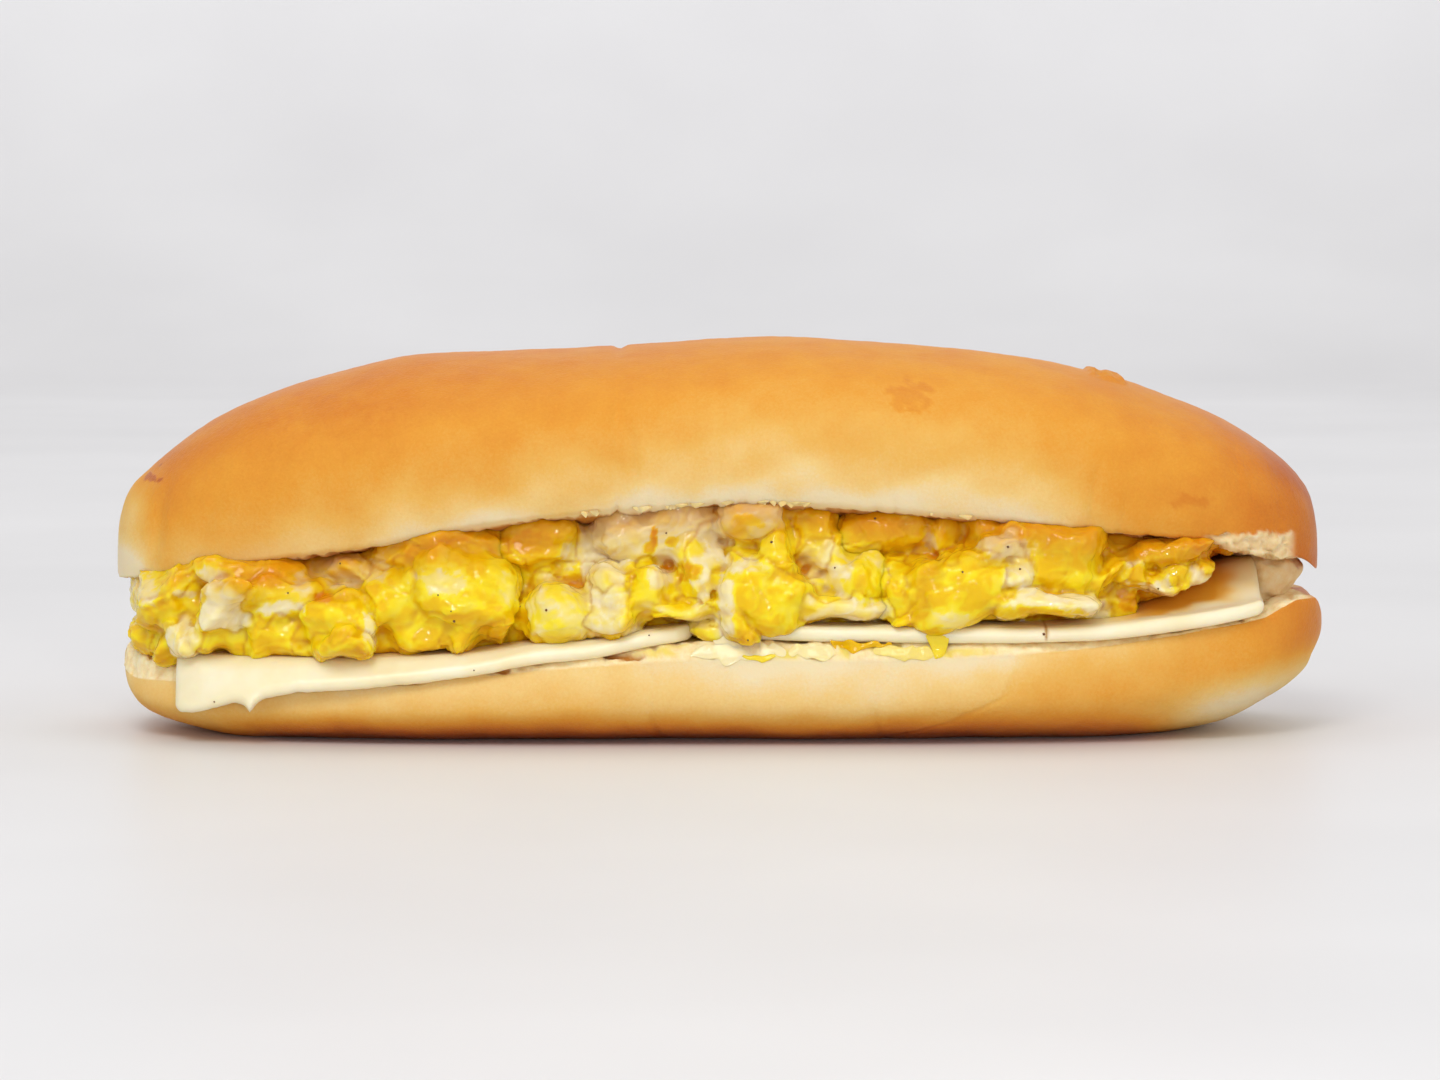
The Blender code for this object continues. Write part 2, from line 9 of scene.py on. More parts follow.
import bpy
import numpy as np
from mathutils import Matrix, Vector


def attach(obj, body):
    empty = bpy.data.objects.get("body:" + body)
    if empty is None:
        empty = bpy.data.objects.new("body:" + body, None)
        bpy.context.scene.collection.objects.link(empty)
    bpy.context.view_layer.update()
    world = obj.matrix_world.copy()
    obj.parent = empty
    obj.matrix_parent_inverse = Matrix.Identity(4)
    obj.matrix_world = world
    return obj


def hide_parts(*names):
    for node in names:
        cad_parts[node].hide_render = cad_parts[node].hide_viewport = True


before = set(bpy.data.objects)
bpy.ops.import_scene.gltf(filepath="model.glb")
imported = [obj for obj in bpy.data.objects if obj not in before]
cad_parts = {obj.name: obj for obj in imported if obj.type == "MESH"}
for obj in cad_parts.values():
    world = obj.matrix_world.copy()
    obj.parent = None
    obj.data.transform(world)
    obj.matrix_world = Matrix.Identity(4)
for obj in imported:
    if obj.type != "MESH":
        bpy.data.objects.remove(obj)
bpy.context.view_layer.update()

bl_info = {
    "name": "Breakfast sandwich",
    "version": (1, 0, 0),
    "blender": (4, 5, 0),
    "location": "3D View > Sidebar > Sandwich",
    "description": "Builds a soft roll filled with scrambled egg and cheese, and a pale stage",
    "category": "Add Mesh",
}

MM = 0.001
BODY = "root"

# Heights are measured from a line this far over the table.
MEASURED_FROM = 0.7

# Lengthwise lines of the top half: (x, height). Both ends close in one point.
CROWN = [
    (-100, 28), (-99.6, 34.4), (-98, 39.2), (-95, 42.3), (-90, 46.3), (-83, 50.9), (-76, 54.3),
    (-63, 58.2), (-50, 60.9), (-30, 61.7), (-10, 62.9), (12, 63.9), (30, 62.9), (50, 60.7), (63, 58.1),
    (76, 53.6), (84, 50.2), (90, 46.4), (96, 41.2), (98.4, 36.8), (99.2, 29),
]
TOP_LIP = [
    (-100, 28), (-99, 24.8), (-95, 25.4), (-88, 26.4), (-80, 27.9), (-60, 30.8), (-40, 34.5), (-20, 37),
    (5, 38.6), (20, 38), (40, 36.2), (60, 34.1), (80, 31.9), (90, 30.2), (96, 28), (98.5, 26), (99.2, 29),
]
TOP_HINGE = [
    (-100, 28), (-98, 23), (-90, 20.5), (-60, 19.5), (0, 19), (40, 20.5), (70, 24), (90, 26.3), (98, 27),
    (99.2, 29),
]

# Lengthwise lines of the bottom half. The keel is clipped at the table, which makes the flat base.
KEEL = [
    (-98.9, 12.5), (-98.5, 8.3), (-97.3, 5.2), (-95, 2.7), (-92, 1.3), (-88, 0.2), (-84.5, -0.6),
    (-78, -1.6), (-60, -2), (0, -2), (60, -2), (72, -1.4), (78, -0.4), (81.5, 0.4), (85, 1.6), (87.5, 2.8),
    (91, 4.7), (94.3, 6.8), (96.8, 9), (98, 11.3), (99.2, 13.6), (99.9, 16.8),
]
BOTTOM_LIP = [
    (-98.9, 12.5), (-98.3, 9.6), (-95, 8.4), (-88, 8.6), (-80, 9.2), (-60, 9.8), (-40, 10.5), (-20, 12),
    (0, 12.8), (20, 12.6), (40, 13.3), (60, 15), (70, 16.4), (80, 18), (88, 19.2), (92, 21), (95, 22),
    (97.6, 21.8), (99.3, 19.2), (99.9, 16.8),
]
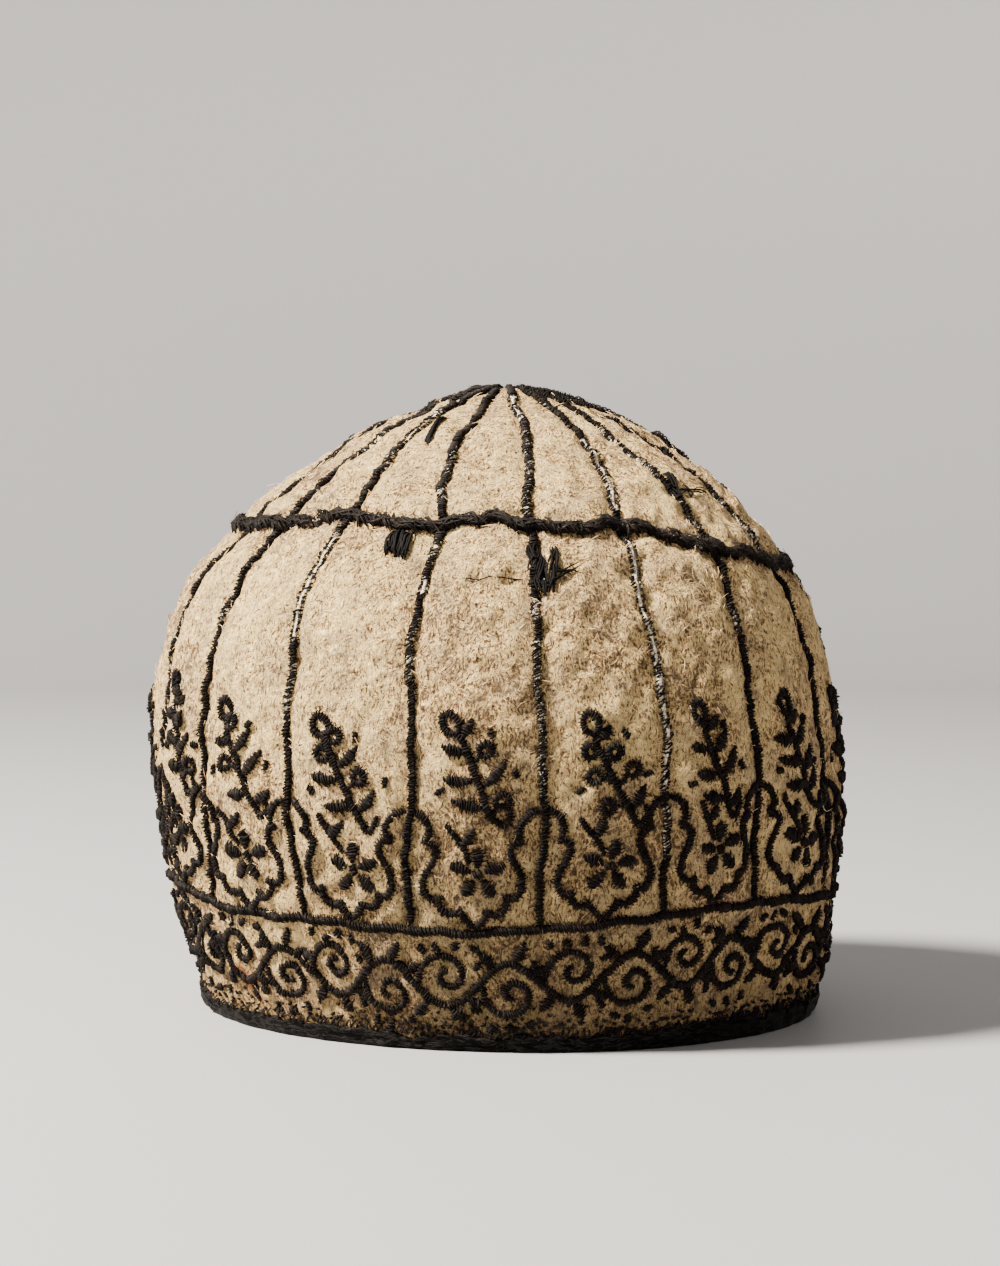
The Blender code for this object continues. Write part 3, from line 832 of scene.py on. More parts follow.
- - - - - - -
_EXERCISE DETAILS_
Write all of the records out again exactly.

_WRITTEN RESPONSE_
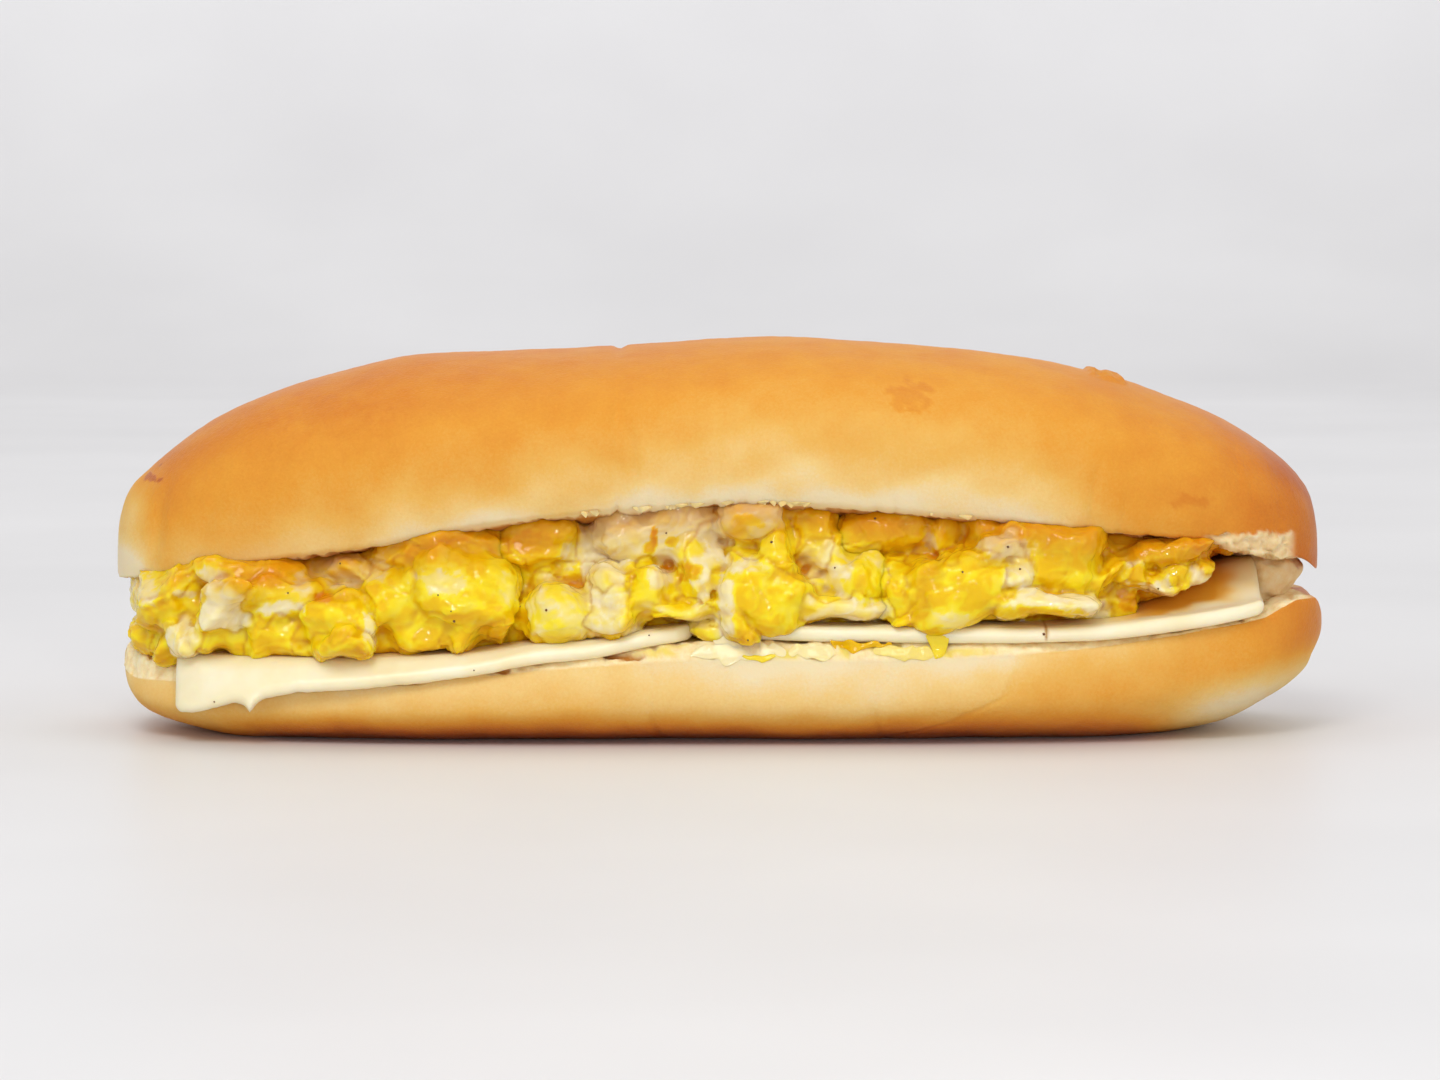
The Blender code for this object continues. Write part 2, from line 9 of scene.py on. More parts follow.
import bpy
import numpy as np
from mathutils import Matrix, Vector


def attach(obj, body):
    empty = bpy.data.objects.get("body:" + body)
    if empty is None:
        empty = bpy.data.objects.new("body:" + body, None)
        bpy.context.scene.collection.objects.link(empty)
    bpy.context.view_layer.update()
    world = obj.matrix_world.copy()
    obj.parent = empty
    obj.matrix_parent_inverse = Matrix.Identity(4)
    obj.matrix_world = world
    return obj


def hide_parts(*names):
    for node in names:
        cad_parts[node].hide_render = cad_parts[node].hide_viewport = True


before = set(bpy.data.objects)
bpy.ops.import_scene.gltf(filepath="model.glb")
imported = [obj for obj in bpy.data.objects if obj not in before]
cad_parts = {obj.name: obj for obj in imported if obj.type == "MESH"}
for obj in cad_parts.values():
    world = obj.matrix_world.copy()
    obj.parent = None
    obj.data.transform(world)
    obj.matrix_world = Matrix.Identity(4)
for obj in imported:
    if obj.type != "MESH":
        bpy.data.objects.remove(obj)
bpy.context.view_layer.update()

bl_info = {
    "name": "Breakfast sandwich",
    "version": (1, 0, 0),
    "blender": (4, 5, 0),
    "location": "3D View > Sidebar > Sandwich",
    "description": "Builds a soft roll filled with scrambled egg and cheese, and a pale stage",
    "category": "Add Mesh",
}

MM = 0.001
BODY = "root"

# Heights are measured from a line this far over the table.
MEASURED_FROM = 0.7

# Lengthwise lines of the top half: (x, height). Both ends close in one point.
CROWN = [
    (-100, 28), (-99.6, 34.4), (-98, 39.2), (-95, 42.3), (-90, 46.3), (-83, 50.9), (-76, 54.3),
    (-63, 58.2), (-50, 60.9), (-30, 61.7), (-10, 62.9), (12, 63.9), (30, 62.9), (50, 60.7), (63, 58.1),
    (76, 53.6), (84, 50.2), (90, 46.4), (96, 41.2), (98.4, 36.8), (99.2, 29),
]
TOP_LIP = [
    (-100, 28), (-99, 24.8), (-95, 25.4), (-88, 26.4), (-80, 27.9), (-60, 30.8), (-40, 34.5), (-20, 37),
    (5, 38.6), (20, 38), (40, 36.2), (60, 34.1), (80, 31.9), (90, 30.2), (96, 28), (98.5, 26), (99.2, 29),
]
TOP_HINGE = [
    (-100, 28), (-98, 23), (-90, 20.5), (-60, 19.5), (0, 19), (40, 20.5), (70, 24), (90, 26.3), (98, 27),
    (99.2, 29),
]

# Lengthwise lines of the bottom half. The keel is clipped at the table, which makes the flat base.
KEEL = [
    (-98.9, 12.5), (-98.5, 8.3), (-97.3, 5.2), (-95, 2.7), (-92, 1.3), (-88, 0.2), (-84.5, -0.6),
    (-78, -1.6), (-60, -2), (0, -2), (60, -2), (72, -1.4), (78, -0.4), (81.5, 0.4), (85, 1.6), (87.5, 2.8),
    (91, 4.7), (94.3, 6.8), (96.8, 9), (98, 11.3), (99.2, 13.6), (99.9, 16.8),
]
BOTTOM_LIP = [
    (-98.9, 12.5), (-98.3, 9.6), (-95, 8.4), (-88, 8.6), (-80, 9.2), (-60, 9.8), (-40, 10.5), (-20, 12),
    (0, 12.8), (20, 12.6), (40, 13.3), (60, 15), (70, 16.4), (80, 18), (88, 19.2), (92, 21), (95, 22),
    (97.6, 21.8), (99.3, 19.2), (99.9, 16.8),
]
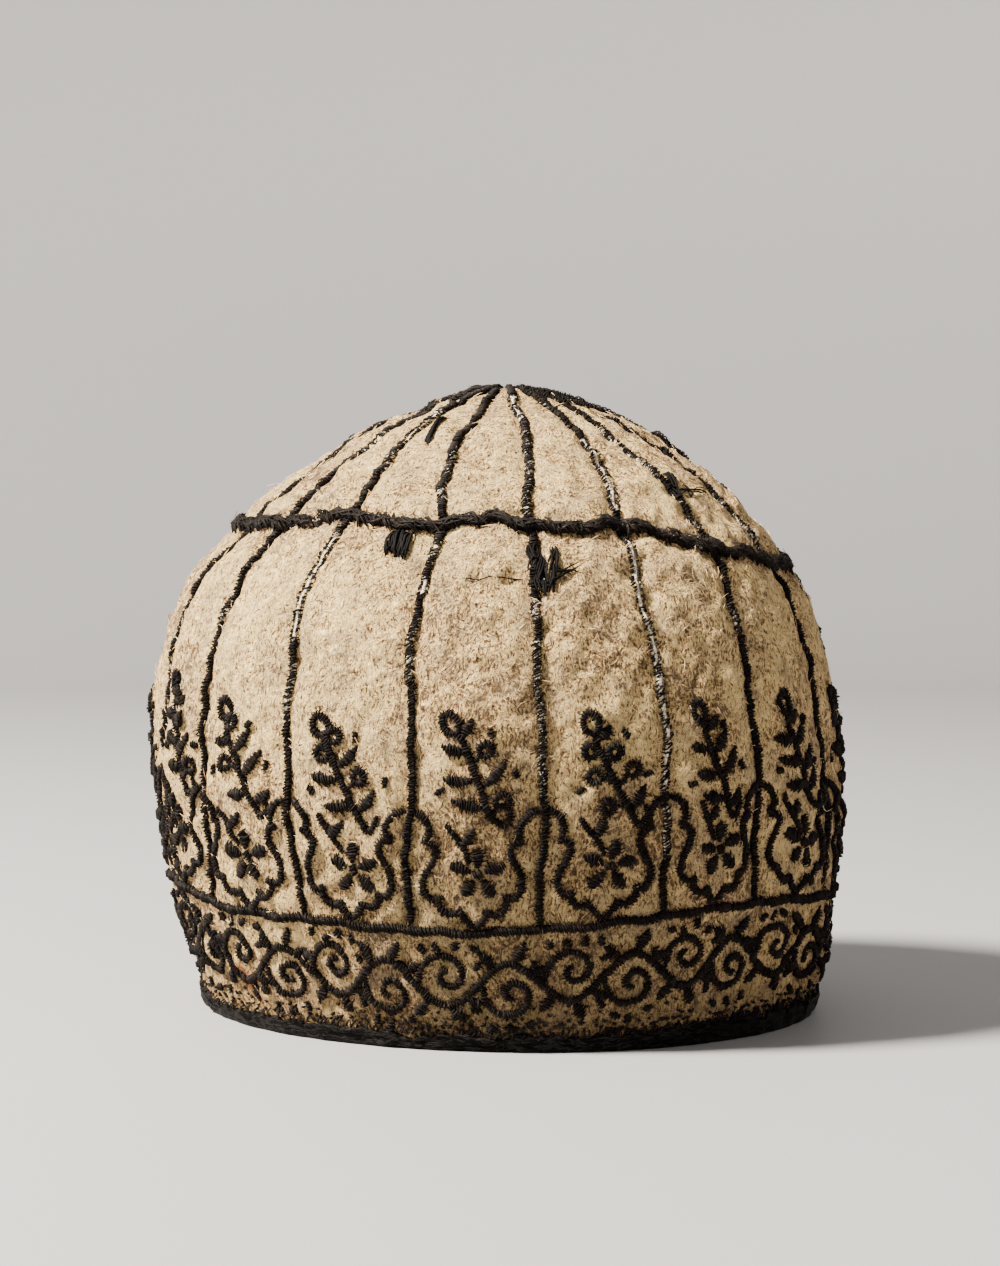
The Blender code for this object continues. Write part 3, from line 832 of scene.py on. More parts follow.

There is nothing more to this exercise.